How building shapes not just the world around us—but the life within us.


When I was a kid, I'd ride around with my father.

He'd point out buildings, homes, places we passed.

And every so often, he'd say it—casually, almost like an afterthought:

"I built that."

"I put that there."

"I helped make that happen."

At the time, I didn't really get it.

I thought it was just talk.

A way to fill the ride.

I didn't understand the weight of what he was showing me.

Now, decades later, I catch myself doing the same thing.

Driving past an old project.

Walking through a neighborhood.

Looking at a building that has stood through storms, seasons, and years.

And without even thinking, I hear myself say:

"I built that."

And suddenly, I feel it.

The reality of time passing by.

The layers of work, effort, and life laid down behind me like footprints in wet concrete.

When you're young, building feels like an endless act of creation.

The next project.

The next idea.

The next client.

But as you get older, you realize:

You're not just building structures.

You're leaving markers of your own journey behind.

Each building isn't just something you made.

It's a time capsule of who you were.

The skill you had at the time.

The vision you could see.

The battles you fought to get it done.

To build is to leave part of yourself in the world.
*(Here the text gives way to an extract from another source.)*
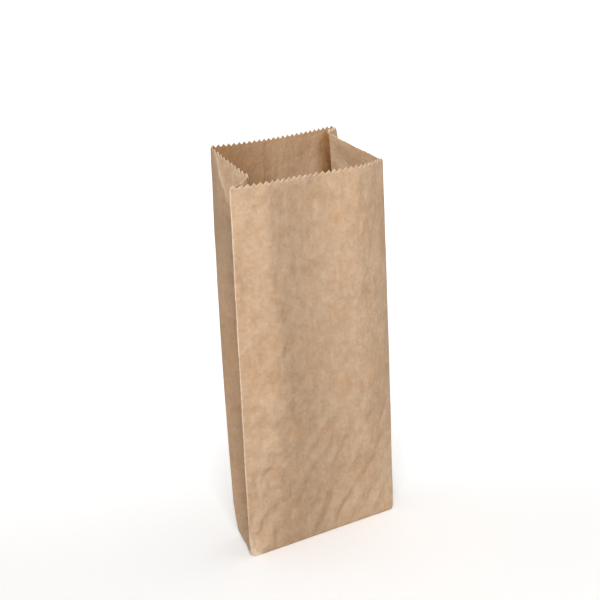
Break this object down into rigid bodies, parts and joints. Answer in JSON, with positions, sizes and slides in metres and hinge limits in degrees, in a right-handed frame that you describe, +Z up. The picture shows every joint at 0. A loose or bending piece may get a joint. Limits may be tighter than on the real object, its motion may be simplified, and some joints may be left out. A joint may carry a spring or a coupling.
{
  "type": "paper bag",
  "caption": "Side-gusseted brown kraft paper bag standing open, with folded-in sides, a flat bottom and a serrated mouth, for carrying food or small goods.",
  "frame": {"origin": "middle of the flat bottom, on the plane that the bag stands on", "axes": "+Z up to the open mouth, +X along the front panel, -Y out of the front panel"},
  "size_m": [0.1397, 0.0985, 0.2787],
  "materials": {
    "kraft_paper": "uncoated machine-glazed brown paper, matte"
  },
  "bodies": {
    "root": {"paper_bag": "kraft_paper"}
  },
  "joints": []
}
To pass those places later is to meet old versions of yourself still standing there.

And when you see them—years later—you feel it all:

The pride.

The lessons.

The passage of time.

The humbling truth that everything you make...

also makes you.

I didn't understand it when I was riding beside my father.

But I understand it now.

We don't just build for today.

We build so that, someday, we can point quietly and say:

"I was here."

"I made something real."

"I left a piece of my life standing in the world."

And if we're lucky—

We'll leave more than structures.

We'll leave stories.

We'll leave a legacy of care, craft, and fully living in the time we were given.

Field Note:

Every beam you raise, every line you draw, every foundation you pour—it's all a chapter in your story. Build it well.